Now that blame and buck-passing have begun we should still be prayerfully thankful (1 Tim. 2:1-3) that our leaders, federal and state, Liberal and Labor, have generally been much better, clearer and more unified than the leaders above. Earlier in the pandemic, Christian (Porter) met Sally (McManus) halfway; Scott met Dan; IR regulations were relaxed to enable businesses, like my daughter’s, to stay afloat and many jobs to be kept, actively or in storage; and JobSeeker was increased.
Full JobKeeper and JobSeeker should be keepers
The 2019 Melbourne Synod passed my motion supporting a considerable increase to Newstart.
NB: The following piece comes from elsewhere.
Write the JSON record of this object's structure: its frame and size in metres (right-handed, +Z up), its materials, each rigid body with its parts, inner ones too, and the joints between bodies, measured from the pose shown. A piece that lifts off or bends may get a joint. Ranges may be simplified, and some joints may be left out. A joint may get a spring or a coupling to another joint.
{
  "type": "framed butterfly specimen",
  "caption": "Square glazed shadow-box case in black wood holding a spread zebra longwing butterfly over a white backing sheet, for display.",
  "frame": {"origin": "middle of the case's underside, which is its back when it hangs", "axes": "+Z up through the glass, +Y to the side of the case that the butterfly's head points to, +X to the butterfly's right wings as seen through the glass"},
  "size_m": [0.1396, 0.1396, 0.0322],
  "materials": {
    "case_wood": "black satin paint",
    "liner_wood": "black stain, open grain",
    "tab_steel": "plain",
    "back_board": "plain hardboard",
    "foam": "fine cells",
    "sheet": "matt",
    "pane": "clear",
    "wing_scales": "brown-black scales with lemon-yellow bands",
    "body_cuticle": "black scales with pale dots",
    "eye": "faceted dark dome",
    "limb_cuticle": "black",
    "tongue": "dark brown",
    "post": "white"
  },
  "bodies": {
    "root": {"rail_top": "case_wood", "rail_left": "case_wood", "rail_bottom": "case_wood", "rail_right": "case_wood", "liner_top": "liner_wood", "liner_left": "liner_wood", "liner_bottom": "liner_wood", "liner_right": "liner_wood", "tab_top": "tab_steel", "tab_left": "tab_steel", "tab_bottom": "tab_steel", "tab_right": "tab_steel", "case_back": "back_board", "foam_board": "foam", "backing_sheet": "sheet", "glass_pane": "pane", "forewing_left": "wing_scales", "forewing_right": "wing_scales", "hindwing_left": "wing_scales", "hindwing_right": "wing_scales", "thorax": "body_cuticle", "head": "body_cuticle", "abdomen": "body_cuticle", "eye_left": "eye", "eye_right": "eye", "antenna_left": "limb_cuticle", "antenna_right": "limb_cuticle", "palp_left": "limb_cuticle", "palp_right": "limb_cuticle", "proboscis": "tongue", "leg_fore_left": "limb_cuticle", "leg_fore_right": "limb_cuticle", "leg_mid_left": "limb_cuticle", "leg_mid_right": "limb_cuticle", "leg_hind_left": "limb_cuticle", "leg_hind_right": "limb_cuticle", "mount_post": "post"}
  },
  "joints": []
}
The pandemic was more powerful than Synod, but we reflected the consensus of social welfare and business leaders that Newstart should be increased on human rights, health and economic grounds.
Originally a measure by Hawke Labor in the ’90s at 90 per cent of the aged pension to incentivise youth job-seeking, the advent of chronic, long-term unemployment made it inadequate, onerous and stigmatising.
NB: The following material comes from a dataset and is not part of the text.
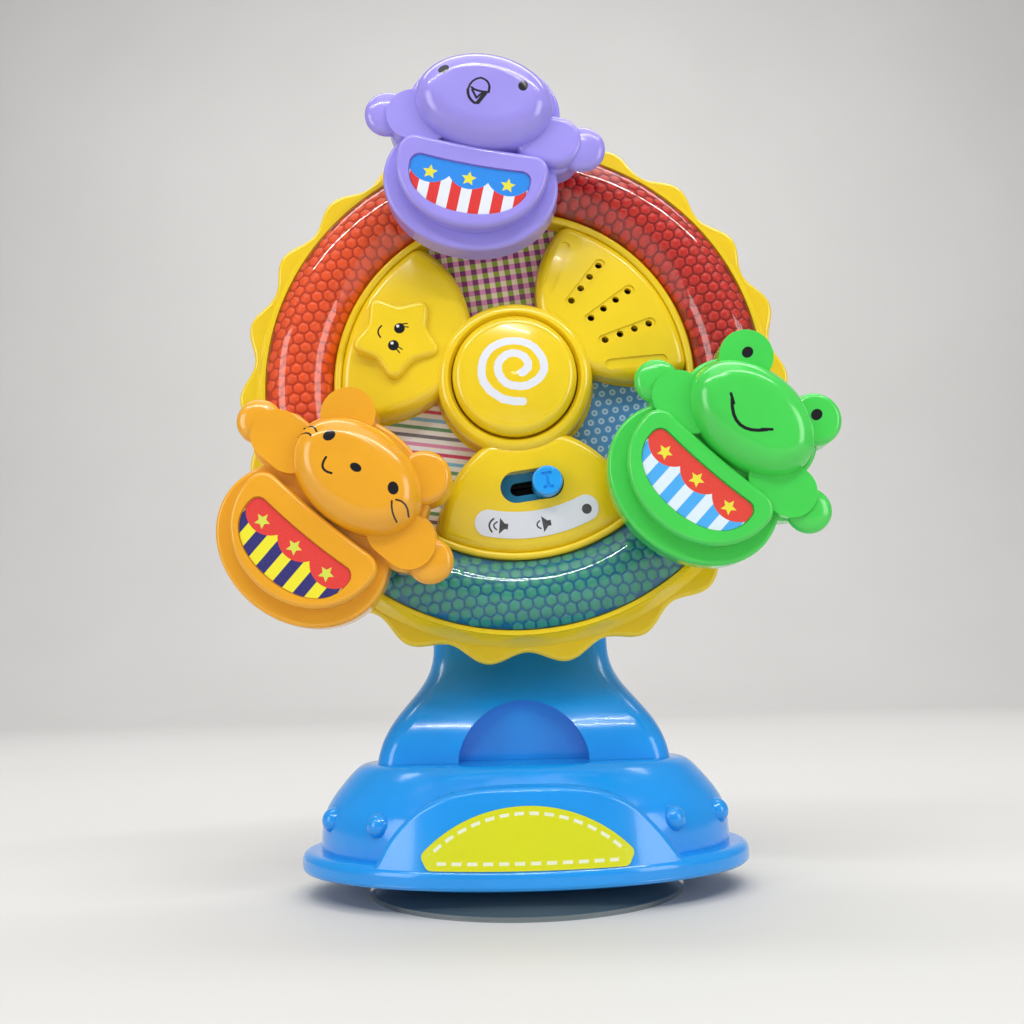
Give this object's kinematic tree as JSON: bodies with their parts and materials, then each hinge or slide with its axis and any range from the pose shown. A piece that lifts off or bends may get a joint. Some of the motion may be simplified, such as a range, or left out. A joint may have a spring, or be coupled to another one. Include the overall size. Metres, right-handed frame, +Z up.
{
  "type": "suction toy ferris wheel",
  "caption": "Suction-cup toy ferris wheel: a light-up wheel on a blue stand with free-swinging animal gondolas, a press button and a volume slider.",
  "frame": {"origin": "centre of the suction cup's foot, on the table", "axes": "+Z up, the toy's front faces -Y, the wheel turns about a line along Y"},
  "size_m": [0.1743, 0.096, 0.2446],
  "materials": {
    "cup_vinyl": "soft clear grey-blue vinyl",
    "steel": "plated steel screws and washers",
    "blue_plastic": "glossy moulded blue",
    "grey_plastic": "matt grey moulded",
    "plate_print": "printed yellow-green label with a stitched border",
    "yellow_plastic": "glossy moulded yellow",
    "nylon": "natural nylon bearing",
    "lens_orange": "clear orange polystyrene with a honeycomb underside",
    "lens_blue": "clear blue-green polystyrene with a honeycomb underside",
    "lens_red": "clear red polystyrene with a honeycomb underside",
    "reflector": "yellow ring behind the lenses",
    "board_green": "green circuit board",
    "lamp_clear": "clear lamp domes",
    "black_plastic": "black switch and speaker bodies",
    "label_print": "printed paper labels",
    "cell_wrap": "plain wrapped cells",
    "contact": "nickel contacts",
    "knob_blue": "glossy blue",
    "button_plastic": "glossy yellow centre button with a printed cream spiral",
    "purple_plastic": "glossy lilac blue",
    "amber_plastic": "glossy amber",
    "green_plastic": "glossy green",
    "spring_steel": "sprung wire"
  },
  "bodies": {
    "stand": {"suction_cup": "cup_vinyl", "cup_washer": "steel", "cup_screw": "steel", "base_plate": "grey_plastic", "base_screws": "steel", "base_shell": "blue_plastic", "name_plate": "plate_print", "pedestal_front": "blue_plastic", "pedestal_rear": "blue_plastic", "pedestal_screws": "steel", "foot_screws": "steel", "axle": "steel", "axle_washer": "steel", "axle_screw": "steel"},
    "wheel": {"wheel_front_shell": "yellow_plastic", "wheel_rear_shell": "yellow_plastic", "hub_bush": "nylon", "wheel_screws": "steel", "lens_orange": "lens_orange", "lens_blue": "lens_blue", "lens_red": "lens_red", "lamp_reflector": "reflector", "lamp_board": "board_green", "lamps": "lamp_clear", "circuit_board": "board_green", "board_screws": "steel", "button_switch": "black_plastic", "slide_switch": "black_plastic", "switch_tray": "knob_blue", "speaker": "black_plastic", "sticker_top": "label_print", "sticker_right": "label_print", "sticker_left": "label_print", "volume_label": "label_print", "batteries": "cell_wrap", "battery_contacts": "contact", "battery_door": "yellow_plastic", "door_screw": "steel", "pivot_washers": "steel", "pivot_screws": "steel"},
    "button": {"centre_button": "button_plastic", "button_spring": "spring_steel"},
    "knob": {"volume_knob": "knob_blue", "switch_slider": "black_plastic"},
    "bird_gondola": {"bird_front": "purple_plastic", "bird_rear": "purple_plastic", "bird_screws": "steel", "bird_sticker": "label_print"},
    "cat_gondola": {"cat_front": "amber_plastic", "cat_rear": "amber_plastic", "cat_screws": "steel", "cat_sticker": "label_print"},
    "frog_gondola": {"frog_front": "green_plastic", "frog_rear": "green_plastic", "frog_screws": "steel", "frog_sticker": "label_print"}
  },
  "joints": [
    {"name": "wheel_spin", "type": "hinge", "parent": "stand", "child": "wheel", "pos_m": [0, -0.017, 0.1485], "axis": [0, -1, 0], "continuous": true},
    {"name": "button_press", "type": "slide", "parent": "wheel", "child": "button", "axis": [0, 1, 0], "range_m": [0, 0.0025], "stiffness_N_per_m": 400, "springref_m": -0.001, "deforming": ["button_spring"]},
    {"name": "volume_slide", "type": "slide", "parent": "wheel", "child": "knob", "axis": [0.9914, 0, 0.1305], "range_m": [-0.0088, 0]},
    {"name": "bird_swing", "type": "hinge", "parent": "wheel", "child": "bird_gondola", "pos_m": [-0.00848, -0.017, 0.21294], "axis": [0, -1, 0], "continuous": true},
    {"name": "cat_swing", "type": "hinge", "parent": "wheel", "child": "cat_gondola", "pos_m": [-0.05157, -0.017, 0.10893], "axis": [0, -1, 0], "continuous": true},
    {"name": "frog_swing", "type": "hinge", "parent": "wheel", "child": "frog_gondola", "pos_m": [0.06005, -0.017, 0.12363], "axis": [0, -1, 0], "continuous": true}
  ]
}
Further, Newstart being indexed by the Howard government to inflation, not average wages (unlike the pension), has made it utterly inadequate at around 60 per cent of the pension (prior to the coronavirus supplement or JobSeeker). Most on Newstart couldn’t afford rent, food and transport to seek work. With the IMF predicting a circa 9 per cent unemployment rate by the end of this year, and with as many likely to be under-employed, this is a massive generational injustice, risking a new generation of despair, the COVID-generation.
The renaming of Newstart to JobSeeker and the doubling of benefits until 29 September was a positive step. Sadly, the government then cut the rate by around 20 per cent, contrary to the advice of 60 per cent of economists surveyed and the Business Council of Australia. The expectation of further cuts early in 2021, possibly back to $40 a day, makes no economic or equitable sense. The reductions as they currently stand leave 1.6 million workers struggling to survive on a bare $58 a day, up from Newstart’s $40, but still below the poverty line. The original increase was premised on having one wave of the pandemic. Now that a second wave has hit Victoria and threatens NSW, and affects Australia’s supply chain, the original increase should be retained.
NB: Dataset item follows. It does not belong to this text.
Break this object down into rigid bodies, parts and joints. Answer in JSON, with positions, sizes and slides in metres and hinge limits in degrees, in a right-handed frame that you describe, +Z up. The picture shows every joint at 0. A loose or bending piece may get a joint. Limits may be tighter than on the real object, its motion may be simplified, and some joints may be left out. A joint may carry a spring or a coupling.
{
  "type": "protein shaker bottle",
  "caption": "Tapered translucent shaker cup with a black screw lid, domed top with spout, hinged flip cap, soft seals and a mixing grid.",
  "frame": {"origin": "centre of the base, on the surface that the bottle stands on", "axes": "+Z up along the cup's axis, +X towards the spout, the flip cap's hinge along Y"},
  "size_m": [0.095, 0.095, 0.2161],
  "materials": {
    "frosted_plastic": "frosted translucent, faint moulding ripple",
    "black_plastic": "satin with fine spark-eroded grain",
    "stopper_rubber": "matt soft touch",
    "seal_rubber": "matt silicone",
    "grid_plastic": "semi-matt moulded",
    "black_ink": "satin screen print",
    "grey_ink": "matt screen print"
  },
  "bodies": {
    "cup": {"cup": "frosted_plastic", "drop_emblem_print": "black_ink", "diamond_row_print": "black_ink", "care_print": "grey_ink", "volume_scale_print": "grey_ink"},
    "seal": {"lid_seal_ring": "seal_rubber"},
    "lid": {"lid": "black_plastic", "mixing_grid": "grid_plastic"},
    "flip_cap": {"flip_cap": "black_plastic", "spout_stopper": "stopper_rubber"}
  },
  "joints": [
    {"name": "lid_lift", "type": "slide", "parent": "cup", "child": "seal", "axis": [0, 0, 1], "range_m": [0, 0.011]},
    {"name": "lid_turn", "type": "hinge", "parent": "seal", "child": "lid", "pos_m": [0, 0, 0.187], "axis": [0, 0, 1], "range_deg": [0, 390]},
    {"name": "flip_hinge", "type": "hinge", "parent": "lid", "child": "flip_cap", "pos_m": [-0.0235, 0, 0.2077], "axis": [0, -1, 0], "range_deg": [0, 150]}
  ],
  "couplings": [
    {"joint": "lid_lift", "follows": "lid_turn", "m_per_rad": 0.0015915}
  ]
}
The government’s pragmatism is giving way to its default ideology, leaked by Treasurer Josh Frydenberg’s back-to-the-’80s lionising of Thatcher and Reagan austerity, except for increased spending on warfare over welfare.
The idea that originally increasing JobSeeker created a disincentive to work was from 'dole bludger' anecdotage, blind to there currently being only one job vacancy for every 13 people on JobSeeker or Youth Allowance. These COVID-19 compensation measures (including turning super savings into job insurance) are too little too late to address major generational and gender justice implications likely to lead to at least another decade of demoralisation for younger people and many women still reeling from the GFC.
God’s people need to wake up to these challenges so that Australia doesn’t sleepwalk into becoming a ‘hiber-nation’.
Gordon Preece is Director of Ethos; Director of the Religion and Social Policy Network, University of Divinity; and Senior Policy Officer for Catholic Social Services Victoria.